The Pentagon took advantage of such efficiencies in a 2015 data center consolidation effort. The 12-month initiative replaced 1,000 servers that took up 60 racks with a Nutanix solution that needed only 10 racks of hardware.

The power of portability

Data centers don’t always have to be either in the cloud or in a building packed with servers, they can also be portable.

Modular data centers, or pods, are often the size of shipping containers and are usually deployed by data center operators to more rapidly deliver the services of a standard data center.

Microsoft started working on portability a few years ago, McClure said, but smaller agencies have started taking advantage of it.

“You don’t worry about building a data center; you move these things around to where they’re needed,” he said. “Mainly it was small agencies were looking for cloud environments that they wanted to be on-prem but didn’t want to build a data center, so pods became a reality.”

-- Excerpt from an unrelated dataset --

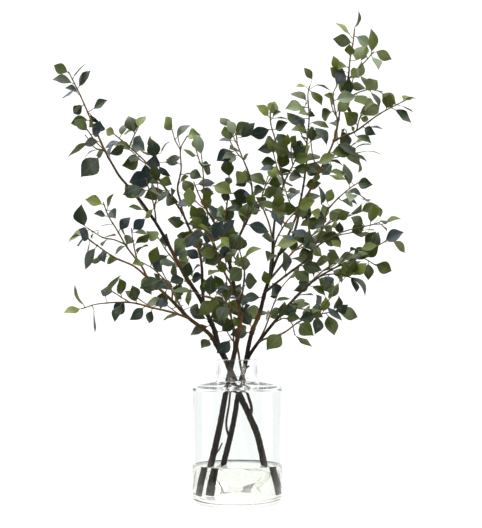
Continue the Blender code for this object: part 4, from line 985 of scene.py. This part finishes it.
stops = ramp.color_ramp.elements
stops[0].color = linear(BARK_YOUNG)
stops[1].color = linear(BARK_OLD)
stops[1].position = 0.7
middle = stops.new(0.25)
middle.color = linear(BARK_MIDDLE)
turn = add_node(tree, "ShaderNodeAttribute", attribute_name="turn").outputs["Fac"]
run = add_node(tree, "ShaderNodeAttribute", attribute_name="run").outputs["Fac"]
grain_place = add_node(tree, "ShaderNodeCombineXYZ", {
    "X": add_node(tree, "ShaderNodeMath", {0: turn, 1: CRACKS_AROUND}, operation="MULTIPLY"),
    "Y": add_node(tree, "ShaderNodeMath", {0: run, 1: CRACKS_ALONG}, operation="MULTIPLY")})
cracks = add_node(tree, "ShaderNodeTexNoise",
                  {"Vector": grain_place, "Scale": 1.0, "Detail": 4.0, "Roughness": 0.65}).outputs["Fac"]
cracked = add_node(tree, "ShaderNodeMath", {0: cracks, 1: CRACK_LEVEL}, operation="GREATER_THAN")
cracked = add_node(tree, "ShaderNodeMath", {0: cracked, 1: CRACK_SHARE}, operation="MULTIPLY")
patches = add_node(tree, "ShaderNodeTexNoise",
                   {"Vector": place, "Scale": 1 / TAN_SPACING, "Detail": 1.0})
patches = add_node(tree, "ShaderNodeMapRange",
                   {"Value": patches.outputs["Fac"], "From Min": 0.48, "From Max": 0.62},
                   interpolation_type="SMOOTHSTEP")
height = add_node(tree, "ShaderNodeSeparateXYZ", {"Vector": place}).outputs["Z"]
dry = add_node(tree, "ShaderNodeMapRange",
               {"Value": height, "From Min": 0.2, "From Max": 0.26, "To Max": 0.6})
tanned = add_node(tree, "ShaderNodeMath", {0: patches, 1: dry}, operation="MULTIPLY")
tanned = add_node(tree, "ShaderNodeMix",
                  {"Factor": tanned, "A": ramp.outputs["Color"], "B": linear(BARK_TAN)},
                  data_type="RGBA")
dark = add_node(tree, "ShaderNodeMix",
                {"Factor": cracked, "A": tanned, "B": linear(BARK_OLD)}, data_type="RGBA")
specks = add_node(tree, "ShaderNodeTexVoronoi",
                  {"Vector": place, "Scale": 1 / SPECK_SPACING}).outputs["Distance"]
corky = add_node(tree, "ShaderNodeMath", {0: specks, 1: SPECK_REACH}, operation="LESS_THAN")
corky = add_node(tree, "ShaderNodeMath", {0: corky, 1: 0.5}, operation="MULTIPLY")
corked = add_node(tree, "ShaderNodeMix",
                  {"Factor": corky, "A": dark, "B": linear(BARK_CORK)}, data_type="RGBA")
tree.links.new(corked.outputs[2], shader.inputs["Base Color"])
bump = add_node(tree, "ShaderNodeBump", {"Height": cracks, "Strength": 0.6, "Distance": CRACK_DEPTH})
tree.links.new(bump.outputs["Normal"], shader.inputs["Normal"])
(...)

Fallon said his firm has been working to increase the mobility of the Navy’s Deployable Joint Command and Control program. A mobile cloud at the edge of a combat area, powered by portable hyperconverged hardware, can communicate with a traditional, fixed-site data center. These new solutions are about a quarter of the size of the system being replaced.

“It just shows the scalability, but also that you don’t have to change architecture regardless of the size,” he said.